Here, I want to analyze both strategies and their relative effectiveness. Ultimately, it seems like Democrats relied too often on civility almost erroneously. While this can be effective when the parties are unified on an issue, it quickly falls apart when mediating real disagreements. 

It is important to note that civility does not mean bipartisanship. There was, as Rick Santorum may describe, a bipartisan consensus against Trump in Biden’s camp, such as the Lincoln Project or Mitt Romney. Civil engagement relies less on content and more on the rhetorical focus of an individual. For instance, Biden pivoted very much towards the benefits that he as a President might yield. He speaks towards his middle-class, Pennsylvania ethos, his reasonable and unifying political paradigms, and the “good-old-days” of American synchronicity. These almost seemed to trade-off with jabs at Trump. Biden pointed towards Trump’s failings tepidly, describing the crisis with the coronavirus and ill more (no pun intended). Despite a significant number of voters seeing the election as a referendum on Trump’s presidency, Biden missed the boat by talking too little about Trump and too much about himself. While he does in fact have a record relevant to a presidential candidacy, many voters ostensibly care more about emphasizing “never Trump.” If that message were lost, Biden never carried enough intrinsic qualities to motivate a large sum of voters.

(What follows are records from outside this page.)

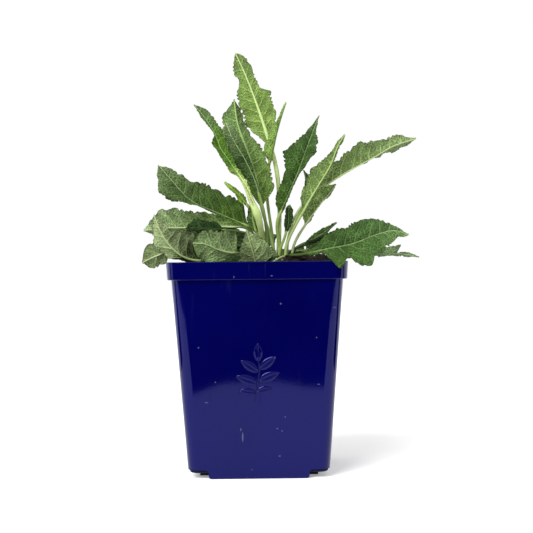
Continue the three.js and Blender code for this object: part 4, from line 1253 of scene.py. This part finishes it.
def body_half(z):
    """The body's half side at a height."""
    return BODY_FOOT_HALF + (BODY_TOP_HALF - BODY_FOOT_HALF) * z / BODY_TOP


def body_corner(z):
    """The radius of the body's upright corners at a height."""
    return BODY_CORNER_FOOT + (BODY_CORNER_TOP - BODY_CORNER_FOOT) * z / BODY_TOP


def loft(name, rings):
    """A closed body through rings of equal count, listed upward."""
    count = len(rings[0])
    points = [tuple(c * MM for c in point) for ring in rings for point in ring]
    faces = [tuple(range(count))[::-1]]
    for row in range(len(rings) - 1):
        for i in range(count):
            a = row * count + i
            b = row * count + (i + 1) % count
            faces.append((a, b, b + count, a + count))
    top = (len(rings) - 1) * count
    faces.append(tuple(range(top, top + count)))
    mesh = bpy.data.meshes.new(name)
    mesh.from_pydata(points, [], faces)
    solid = bpy.data.objects.new(name, mesh)
    bpy.context.scene.collection.objects.link(solid)
    return solid


def box_solid(name, low, high):
    """A rectangular block between two corners."""
    (x0, y0, z0), (x1, y1, z1) = low, high
    return loft(name, [[(x0, y0, z), (x1, y0, z), (x1, y1, z), (x0, y1, z)] for z in (z0, z1)])


def combined(solid, operation, others):
    """The solid after it has been joined with or cut by the others, which are used up."""
    for other in others:
        modifier = solid.modifiers.new("shape", "BOOLEAN")
        modifier.operation = operation
        modifier.solver = "EXACT"
        modifier.object = other
        bpy.context.view_layer.update()
        shaped = bpy.data.meshes.new_from_object(solid.evaluated_get(bpy.context.evaluated_depsgraph_get()))
        solid.modifiers.clear()
        solid.data = shaped
        bpy.data.objects.remove(other)
    return solid


def keep_walls_flat(solid):
    """Shades the broad walls flat and leaves the turn to the narrow faces of the rounded edges."""
    modifier = solid.modifiers.new("flat_walls", "WEIGHTED_NORMAL")
    modifier.keep_sharp = True
    modifier.weight = 100
    bpy.context.view_layer.update()
    shaped = bpy.data.meshes.new_from_object(solid.evaluated_get(bpy.context.evaluated_depsgraph_get()))
    solid.modifiers.clear()
    solid.data = shaped


def skirt_profile():
    """The outline, across and up, of what is cut from beside the foot's middle."""
    far = BODY_TOP_HALF
    arc = []
    for angle in arc_angles(90, 90, SKIRT_STEPS):
        arc.append((SKIRT_HALF + SKIRT_ROUND + SKIRT_ROUND * math.cos(angle),
                    LEDGE_HEIGHT - SKIRT_ROUND + SKIRT_ROUND * math.sin(angle)))
    foot = []
    for angle in arc_angles(0, -90, SKIRT_STEPS):
        foot.append((SKIRT_HALF - SKIRT_FOOT_ROUND + SKIRT_FOOT_ROUND * math.cos(angle),
                     SKIRT_FOOT_ROUND + SKIRT_FOOT_ROUND * math.sin(angle)))
    inner = SKIRT_HALF - SKIRT_FOOT_ROUND
    return [(inner, -OVERLAP), (far, -OVERLAP), (far, LEDGE_HEIGHT)] + arc + foot


def skirt_cut(turn):
    """The prism that frees one corner of the foot, seen from one side."""
    reach = BODY_TOP_HALF
    angle = math.radians(turn)

    def turned(x, y, z):
        return (x * math.cos(angle) - y * math.sin(angle), x * math.sin(angle) + y * math.cos(angle), z)

    rings = [[turned(x, y, z) for x, z in skirt_profile()] for y in (reach, -reach)]
    return loft("skirt_cut", rings)


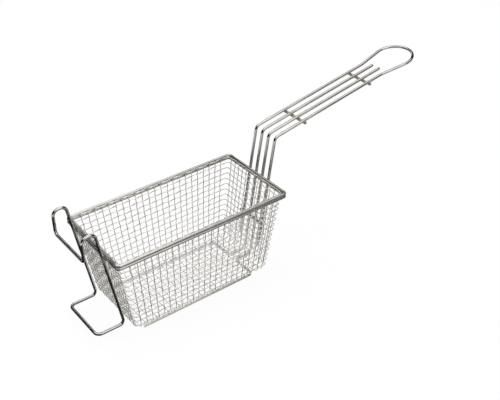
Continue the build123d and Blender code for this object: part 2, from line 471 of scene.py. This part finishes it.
def bent_rod(name, thickness, corners, bends, closed=False):
    """A round rod from end to end through its corners: a ring, carried on and spun round each bend.

    A closed rod starts halfway to its second corner, so that it has a bend at every corner.
    """
    corners = [Vector(corner) for corner in corners]
    if closed:
        corners.append(corners[0])
        middle = (corners[0] + corners[1]) / 2
        corners = [middle, *corners[1:], middle]
    heading = (corners[1] - corners[0]).normalized()
    start_clean()
    bpy.ops.mesh.primitive_circle_add(
        vertices=ROD_SIDES,
        radius=thickness / 2,
        fill_type="NOTHING",
        location=corners[0],
        rotation=heading.to_track_quat("Z", "Y").to_euler(),
    )
    rod = bpy.context.object
    rod.name = name
    rod.data.name = name
    bpy.ops.object.transform_apply(location=True, rotation=True, scale=True)
    bpy.ops.object.mode_set(mode="EDIT")
    bpy.ops.mesh.select_mode(type="EDGE")
    bpy.ops.mesh.select_all(action="SELECT")
    place = corners[0]
    for before, corner, after, bend in zip(corners, corners[1:], corners[2:], bends):
        into = (corner - before).normalized()
        out = (after - corner).normalized()
        turn = into.angle(out)
        reach = bend * tan(turn / 2)
        run_on(corner - into * reach - place)
        centre = corner + (out - into).normalized() * bend / cos(turn / 2)
        bpy.ops.mesh.spin(
            steps=ceil(turn / BEND_STEP),
            angle=turn,
            center=centre,
            axis=out.cross(into).normalized(),
            use_auto_merge=False,
        )
        place = corner + out * reach
    run_on(corners[-1] - place)
    bpy.ops.mesh.select_all(action="SELECT")
    bpy.ops.mesh.remove_doubles(threshold=ONE_POINT)
    if not closed:
        close_ends()
    finish_mesh()
    return rod


def finish_mesh():
    """Turns all faces outwards and leaves edit mode with smooth shading."""
    bpy.ops.mesh.select_all(action="SELECT")
    bpy.ops.mesh.normals_make_consistent(inside=False)
    bpy.ops.mesh.select_all(action="DESELECT")
    bpy.ops.object.mode_set(mode="OBJECT")
    bpy.ops.object.shade_smooth_by_angle(angle=SHARP_EDGE)


def warm_near_welds(piece, places, reach):
    """Notes on each point how close it lies to a weld, for the tint of the plating."""
    points = np.empty(len(piece.data.vertices) * 3)
    piece.data.vertices.foreach_get("co", points)
    points = points.reshape(-1, 3)
    nearest = np.full(len(points), np.inf)
    for place in places:
        nearest = np.minimum(nearest, np.linalg.norm(points - np.array(place), axis=1))
    heat = np.exp(-((nearest / reach) ** 2)).astype(np.float32)
    piece.data.attributes.new("weld_heat", "FLOAT", "POINT").data.foreach_set("value", heat)


def add_to_basket(piece, slot, material, *nodes):
    """Gives a finished piece its material, hangs it on the basket's root and hides the nodes that it replaces.
    """
    piece.data.materials.clear()
    piece.data.materials.append(material)
    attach(piece, "root")
    if nodes:
        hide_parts(*nodes)


def finish_rod(context, piece, *nodes):
    """Tints a rod or the beads next to the welds, and adds the piece to the basket."""
    plan = Layout(context.scene)
    warm_near_welds(piece, [place for place, _ in plan.welds()], WELD_REACH)
    add_to_basket(piece, "plated_rod", rod_plating(context.scene), *nodes)


class BASKET_OT_rim(bpy.types.Operator):
    """Model the two closed rods of the rim"""

    bl_idname = "basket.rim"
    bl_label = "Rim"
    bl_options = {"REGISTER", "UNDO"}

    def execute(self, context):
        plan = Layout(context.scene)
        rods = plan.rods
        x, y = rods.rim_length / 2, rods.rim_width / 2
        for name, height in (("upper_rim", plan.rim_height), ("lower_rim", plan.lower_rim_height)):
            corners = [(x, -y, height), (x, y, height), (-x, y, height), (-x, -y, height)]
            rod = bent_rod(name, rods.rod, corners, [rods.rim_corner] * 4, closed=True)
            finish_rod(context, rod, f"{name}_rod")
        return {"FINISHED"}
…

Fortunately, Trump made it too easy for himself, and through allegations of election fraud Trump alienated any exigent independent voters holding out hope for him. It’s fortunate that the threshold that Biden needed to meet to satiate this set of people was low. Their proclivities are present as a result of their dislike for Trump. It seems that Trump manages these things on his own. Trump does not necessarily restrain his attitude and instead focuses on catering to his base. 

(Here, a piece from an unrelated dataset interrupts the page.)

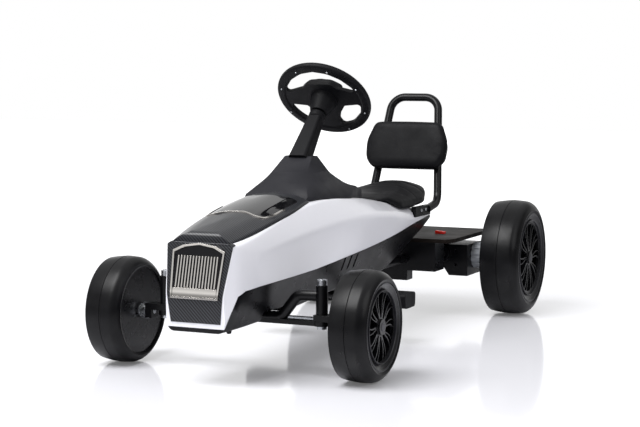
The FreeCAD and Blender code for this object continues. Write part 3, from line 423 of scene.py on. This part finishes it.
def piece(name, shape, kind, body, replaced=(), bend=35):
    """Makes a finished piece of a bmesh, smooth where its faces bend by less than an angle in degrees."""
    bmesh.ops.remove_doubles(shape, verts=shape.verts, dist=SEAM_MERGE)
    bmesh.ops.recalc_face_normals(shape, faces=shape.faces)
    for face in shape.faces:
        face.smooth = True
    for edge in shape.edges:
        edge.smooth = len(edge.link_faces) == 2 and edge.calc_face_angle(0) < math.radians(bend)
    mesh = bpy.data.meshes.new(name)
    shape.to_mesh(mesh)
    shape.free()
    return dress(show(name, mesh), kind, body, replaced)


def lathe(profile, centre, axis, steps, rounding=()):
    """Spins a profile of pairs, along the axis and away from it, into a closed ring or a capped turned form.

    rounding gives a point's number, its radius and its segments.
    """
    shape = bmesh.new()
    axis = Vector(axis).normalized()
    out = axis.orthogonal().normalized()
    spots = [shape.verts.new(Vector(centre) + axis * along + out * away) for along, away in profile]
    closed = profile[0][1] > 0 and profile[-1][1] > 0
    pairs = list(zip(spots, spots[1:])) + ([(spots[-1], spots[0])] if closed else [])
    for pair in pairs:
        shape.edges.new(pair)
    for number, radius, segments in sorted(rounding, reverse=True):
        bmesh.ops.bevel(shape, geom=[spots[number]], offset=radius, offset_type="OFFSET", segments=segments,
                        profile=0.5, affect="VERTICES", material=-1)
    bmesh.ops.spin(shape, geom=shape.verts[:] + shape.edges[:], cent=centre, axis=axis, dvec=(0, 0, 0),
                   angle=2 * math.pi, steps=steps, use_merge=True)
    bmesh.ops.remove_doubles(shape, verts=shape.verts, dist=SEAM_MERGE)
    return shape


def merge(into, other):
    """Adds another bmesh's shape to a bmesh."""
    mesh = bpy.data.meshes.new("part")
    other.to_mesh(mesh)
    other.free()
    into.from_mesh(mesh)
    bpy.data.meshes.remove(mesh)
    return into


def soften(shape, passes):
    """Wears a close mesh's edges round."""
    for _ in range(passes):
        bmesh.ops.smooth_vert(shape, verts=shape.verts, factor=0.5, use_axis_x=True, use_axis_y=True,
                              use_axis_z=True)


def turned(shape, centre, axis):
    """Turns a shape made along Z at the origin so that it points along an axis from a centre."""
    turn = Vector((0, 0, 1)).rotation_difference(Vector(axis).normalized()).to_matrix().to_4x4()
    bmesh.ops.transform(shape, matrix=Matrix.Translation(centre) @ turn, verts=shape.verts)
    return shape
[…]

However, this strategy begins to fray when approaching truly undecided voters. Undecided voters in swing states like Michigan, Pennsylvania, and Georgia were critical for the composition of the overall race. Large swing districts win candidates elections. People in these precincts are currently stuck between re-electing an incivil demagogue they didn’t like or casting a ballot across party lines for somebody that could be molded by their political rivals. This decision is difficult — and Biden made it no easier. Hopefully, Democrats recognize that focus on Biden’s own intrinsic traits didn’t beat Trump’s personality cult — Trump did it to himself. Point blank and period.